Stesso discorso vale per Plantronics, che aprirà nel 2016 a Milano la sua prima area smart working. Fattore abilitante per promuovere il lavoro flessibile si sta rivelando la tecnologia. Su questo capitolo di spesa le aziende hanno indirizzato forti investimenti nell’ottica di favorire la flessibilità organizzativa. In particolare, le imprese stanno diffondendo l’utilizzo presso i propri addetti di device mobili, che permettono di lavorare al di fuori degli spazi tradizionali. Il 91% delle imprese ha, infatti, introdotto smartphone, il 66% tablet, mentre è ancora limitata la diffusione degli ultrabook, a cui ricorre solo il 44% del campione intervistato. Sul fronte software e tecnologie di rete, va per la maggiore il supporto della Unified Communication and collaboration, usata dal 70% delle imprese, con le infrastrutture Voip, gli strumenti di web conference e instant messaging. Meno usate, invece, le applicazioni mobili, diffuse solo nel 51% delle aziende prese in esame. Qualche gruppo sta guardando con attenzione alle soluzioni cloud, particolarmente interessanti perché consentono l’accessibilità dei dati da qualsiasi luogo e device.

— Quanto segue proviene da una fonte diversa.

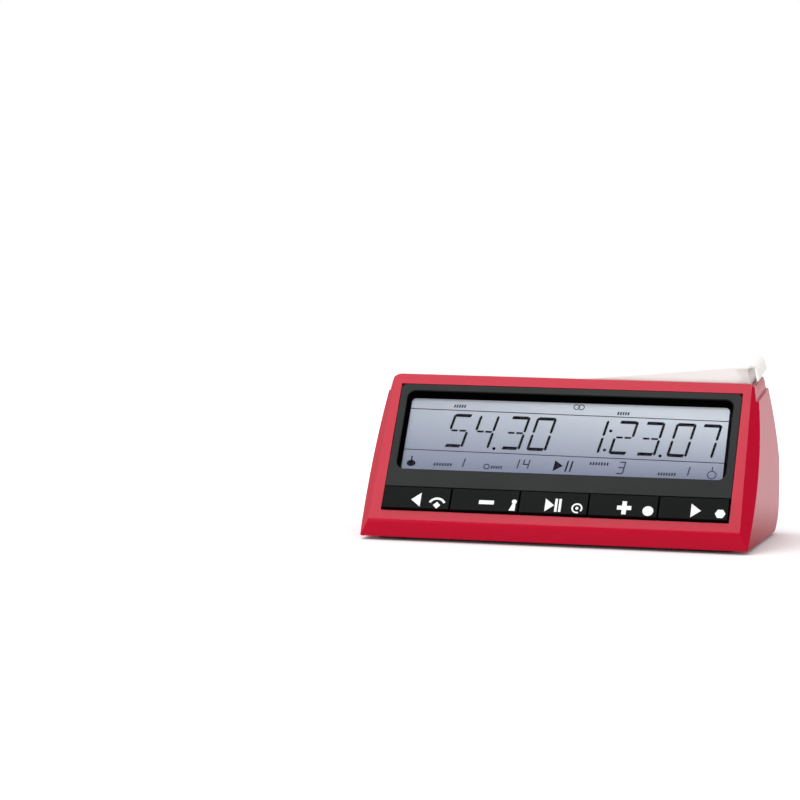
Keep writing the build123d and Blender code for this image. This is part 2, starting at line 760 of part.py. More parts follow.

Se molte aziende vedono nello smart working un valido sistema per aiutare i dipendenti a conciliare lavoro e vita privata, rendendoli più produttivi, le maggiori resistenze rispetto a queste iniziative si registrano proprio tra i lavoratori. Solo il 20% secondo il rapporto del Polimi sarebbe pronto a diventare smart worker. “Le radici di questo scetticismo – spiega Fiorella Crespi, Responsabile della Ricerca dell’Osservatorio Smart Working del Politecnico – sono da individuare nella diversa cultura aziendale presente nel nostro Paese. A differenza del Nord Europa, si tende a privilegiare la socialità e a sviluppare uno stile di gestione delle risorse incentrato sul controllo diretto del lavoro. C’è ancora la percezione diffusa che la qualità della propria produzione sia strettamente collegata alla presenza in ufficio. Per cambiare la cultura aziendale, c’è bisogno di formazione e di ripensare il modello di leadership”.